Behavior of through-core bolted connections between CFDST columns and steel or composite beams subjected to cyclic loading

Abstract

The cyclic performance of through-core bolted connections between CFDST columns and steel or composite beams has been rarely studied. To address this gap, an experimental study was performed to investigate the effects of different parameters. An innovative multi-chamber system was developed by incorporating vertical clip-type transverse plates between the inner and outer steel tubes, which effectively enhances structural integrity, reduces interface slip, delays steel tube buckling and significantly improves construction efficiency. Four specimens of the interior joint at 1/2 scale of the actual specimen were designed and tested under cyclic loading conditions.
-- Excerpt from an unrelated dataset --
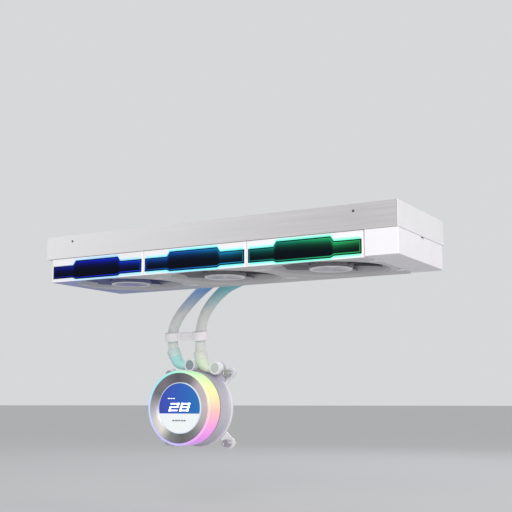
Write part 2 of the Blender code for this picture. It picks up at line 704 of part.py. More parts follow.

The main design parameters were the column hollow ratio, the cross-section shape of inner steel tube, and the type of beam section. Lateral load vs displacement and strain vs displacement hysteresis responses were then obtained. The experimental results were analyzed, including failure mechanisms, ultimate strength, damage development, stiffness degradation, strength degradation, energy dissipation capacity, ductility and strain responses. The results of the experiment showed that the proposed composite beam-column joints had good cyclic performance. Characters of hysteresis curves of the specimens were show two forms: anti-S-type of composite beams and spindle-type of steel beams. Two typical failure modes were also observed from the conducted tests, which included buckling and tearing failure at steel beam flange and web for specimens with steel beams, as well as bolt slip and concrete cracks in concrete slab for specimens with composite beams. The cyclic performance of specimens with composite beams was better than that of specimens with steel beams. The outcomes of this study improve the practice design and implementation of semi-rigid CFDST frames in active seismic areas.